You can seldom predict what news Deutsche Welle from Bonn or Radio Polonia from Warsaw will consider important. For North Americans this has a liberating effect. It pulls us out from under our own obsessions and reminds us that other continents have other concerns. Until I started hearing the ABC Radio Australia news in the 1990s, I had no idea that Australia remains deeply involved with its former dependency, Papua New Guinea; hardly a sparrow falls in PNG without full coverage from ABC.

These are all government-backed broadcasters, which often means they avoid annoying friendly countries. Channel Africa, from Johannesburg, reported recently on a new law in Zanzibar (a semi-autonomous region) that will punish homosexual acts with a five-year prison term. Zanzibar's government considers homosexuality an alien activity, un-African and certainly un-Muslim. Channel Africa's story quoted no opinions, pro or con, on this legislation.

And when it reported that Zimbabwe's 2004 tobacco crop will be even lower than last year's all-time low, Channel Africa noted two reasons: High costs for farmers (inflation is 600%) and Zimbabwe's "controversial land reforms." That's code for confiscation of white-owned property, which Channel Africa doesn't like to dwell on.

Netherlands radio has lately been telling us about the crime that brought a crowd of 300,000 into the streets of Brussels eight years ago and produced a Belgian political crisis. Many citizens believed the imprisonment and sexual abuse of six female children and adolescents, four of whom were found dead, were the work of a well-connected pedophile network, protected by an official coverup. This spring, Marc Dutroux and three alleged confederates are at last on trial.

The fact that Dutroux had been jailed for child rape in 1989 and given early parole was only one of a dozen facts that made the Belgians lose faith in their justice system and their leaders. The authorities have since decided there was no large-scale conspiracy, even though Dutroux (who often changes his story) now says there was. Police claim they were not complicit, merely incompetent. But a Radio Netherlands reporter remarked that many Belgians still believe in a conspiracy and perhaps always will.

Unlike the other broadcasters, The Voice of Russia delivers a fairly consistent level of unintentional comedy, grounded mainly in political anxiety. For one thing, the VOR badly wants us to know who's in charge of the government. There's probably no rule that Vladimir Putin's name must be mentioned in the first sentence of the first item in every newscast, but in my experience that's the way things usually work out. When Putin says anything about anything, his words lead the broadcast.

One recent night the news began with his unremarkable statement that it would set a bad precedent if terrorists believe that their bomb attacks in Madrid changed the government of Spain. After the news, the Voice of Russia presented its next program, News and Views. It, too, began with Vladimir Putin expressing the same opinion about Madrid. He was speaking at a conference at a Black Sea resort. Naturally, he related Madrid's crisis to Russia's problems, or former problems, in Chechnya. That particular crisis is over, Putin was glad to report. Law and order have now taken hold in Chechnya and corporations can start investing there again. On that point the producers of News and Views gathered no other views.

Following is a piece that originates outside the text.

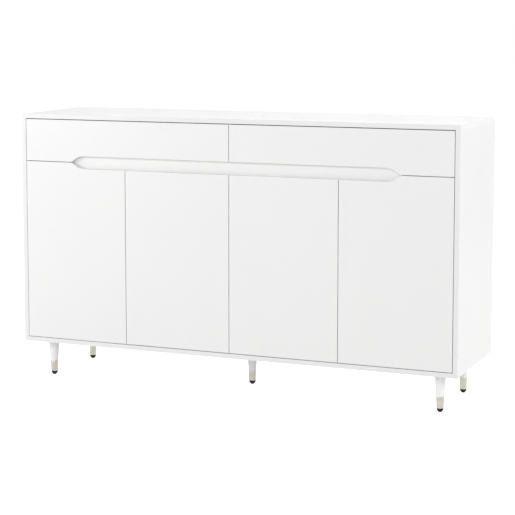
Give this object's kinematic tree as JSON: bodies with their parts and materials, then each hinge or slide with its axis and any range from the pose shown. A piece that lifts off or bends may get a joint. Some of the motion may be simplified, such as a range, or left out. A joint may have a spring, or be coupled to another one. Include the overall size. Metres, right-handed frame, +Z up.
{
  "type": "sideboard buffet",
  "caption": "Low sideboard buffet with drawers over hinged doors, a long finger recess between them, and round tapered legs with metal ferrules.",
  "frame": {"origin": "on the floor, under the middle of the width and depth", "axes": "+X along the width to the right as seen from the front, -Y out of the front, +Z up"},
  "size_m": [1.5, 0.42, 0.89],
  "materials": {
    "white_lacquered_board": "satin white lacquer on board",
    "white_hardboard": "white coated hardboard",
    "white_leg_paint": "satin white paint on turned wood",
    "satin_nickel": "satin, warm silver",
    "zinc_steel": "bright zinc plate",
    "black_glide": "moulded black plastic",
    "beech_dowel": "plain beech",
    "clear_bumper": "soft clear pad"
  },
  "bodies": {
    "cabinet": {"cam_bolts": "zinc_steel", "cam_locks": "zinc_steel", "centre_divider": "white_lacquered_board", "dowels": "beech_dowel", "front_left_leg": "white_leg_paint", "front_right_leg": "white_leg_paint", "hinge_plates": "zinc_steel", "left_back_panel": "white_hardboard", "left_bottom_panel": "white_lacquered_board", "left_drawer_deck": "white_lacquered_board", "left_drawer_outer_runners": "zinc_steel", "left_inner_door_hinge_arms": "zinc_steel", "left_outer_door_hinge_arms": "zinc_steel", "left_recess_rail": "white_lacquered_board", "left_shelf": "white_lacquered_board", "left_side_panel": "white_lacquered_board", "left_top_panel": "white_lacquered_board", "leg_ferrules": "satin_nickel", "leg_glides": "black_glide", "leg_hanger_bolts": "zinc_steel", "leg_insert_nuts": "zinc_steel", "middle_leg": "white_leg_paint", "middle_leg_plate": "zinc_steel", "panel_screws": "zinc_steel", "rail_bumpers": "clear_bumper", "rear_left_leg": "white_leg_paint", "rear_right_leg": "white_leg_paint", "right_back_panel": "white_hardboard", "right_bottom_panel": "white_lacquered_board", "right_drawer_deck": "white_lacquered_board", "right_drawer_outer_runners": "zinc_steel", "right_inner_door_hinge_arms": "zinc_steel", "right_outer_door_hinge_arms": "zinc_steel", "right_recess_rail": "white_lacquered_board", "right_shelf": "white_lacquered_board", "right_side_panel": "white_lacquered_board", "right_top_panel": "white_lacquered_board", "shelf_pins": "zinc_steel"},
    "left_drawer": {"left_drawer_back": "white_lacquered_board", "left_drawer_bottom": "white_hardboard", "left_drawer_divider_side": "white_lacquered_board", "left_drawer_front": "white_lacquered_board", "left_drawer_inner_runners": "zinc_steel", "left_drawer_outer_side": "white_lacquered_board"},
    "left_runner_middles": {"left_drawer_middle_runners": "zinc_steel"},
    "left_inner_door": {"left_inner_door": "white_lacquered_board", "left_inner_door_hinge_cups": "zinc_steel"},
    "left_outer_door": {"left_outer_door": "white_lacquered_board", "left_outer_door_hinge_cups": "zinc_steel"},
    "right_drawer": {"right_drawer_back": "white_lacquered_board", "right_drawer_bottom": "white_hardboard", "right_drawer_divider_side": "white_lacquered_board", "right_drawer_front": "white_lacquered_board", "right_drawer_inner_runners": "zinc_steel", "right_drawer_outer_side": "white_lacquered_board"},
    "right_runner_middles": {"right_drawer_middle_runners": "zinc_steel"},
    "right_inner_door": {"right_inner_door": "white_lacquered_board", "right_inner_door_hinge_cups": "zinc_steel"},
    "right_outer_door": {"right_outer_door": "white_lacquered_board", "right_outer_door_hinge_cups": "zinc_steel"}
  },
  "joints": [
    {"name": "left_drawer_slide", "type": "slide", "parent": "cabinet", "child": "left_drawer", "axis": [0, -1, 0], "range_m": [0, 0.33]},
    {"name": "left_runner_slide", "type": "slide", "parent": "cabinet", "child": "left_runner_middles", "axis": [0, -1, 0], "range_m": [0, 0.165]},
    {"name": "right_drawer_slide", "type": "slide", "parent": "cabinet", "child": "right_drawer", "axis": [0, -1, 0], "range_m": [0, 0.33]},
    {"name": "right_runner_slide", "type": "slide", "parent": "cabinet", "child": "right_runner_middles", "axis": [0, -1, 0], "range_m": [0, 0.165]},
    {"name": "left_outer_door_hinge", "type": "hinge", "parent": "cabinet", "child": "left_outer_door", "pos_m": [-0.733, -0.21, 0.44], "axis": [0, 0, -1], "range_deg": [0, 100]},
    {"name": "left_inner_door_hinge", "type": "hinge", "parent": "cabinet", "child": "left_inner_door", "pos_m": [-0.001, -0.21, 0.44], "axis": [0, 0, 1], "range_deg": [0, 90]},
    {"name": "right_inner_door_hinge", "type": "hinge", "parent": "cabinet", "child": "right_inner_door", "pos_m": [0.001, -0.21, 0.44], "axis": [0, 0, -1], "range_deg": [0, 90]},
    {"name": "right_outer_door_hinge", "type": "hinge", "parent": "cabinet", "child": "right_outer_door", "pos_m": [0.733, -0.21, 0.44], "axis": [0, 0, 1], "range_deg": [0, 100]}
  ],
  "couplings": [
    {"joint": "left_runner_slide", "follows": "left_drawer_slide", "ratio": 0.5},
    {"joint": "right_runner_slide", "follows": "right_drawer_slide", "ratio": 0.5}
  ]
}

In the Soviet era, long ago, feature items from Moscow radio had a corny, boyish style, which must have been some apparatchik's idea of how to reach the English-speaking masses in their own simple language. The always happy-sounding host of Moscow Mailbag, who offered to answer any queries we had about the Soviet Union, would sign off every week with the line, "Remember, you couldn't do better than send us a letter."

Today the Voice of Russia still sounds like a small-town North American station of the 1930s. Every week it does a melodramatic feature called The River of Time, in which a chorus chants heroic music and a solemn voice announces the week's anniversaries: Rimsky-Korsakov's birthday, Julius Caesar's assassination, the Paris Commune, whatever. The only difference is that broadcasters can now look back in pride on Czarist triumphs, like a 1916 victory in a battle against an Austro-Hungarian army, as well as Soviet achievements, like the first space-walk by a cosmonaut. In contemporary feature stories, VOR runs a good-news service. It loves harmless pieces about the history of Russian women's clothes or a children's literary competition. If the economy is mentioned, the news is likely to be pretty good, or at least improving.

Perhaps it's so reminiscent of Soviet-era broadcasting because some of the same people, obviously nimble survivors, still work there. The guy who used to answer letters got that job in 1958 and does it even now. Like the Voice of Russia in general, he's still mediocre. Consistency is admirable, though not always.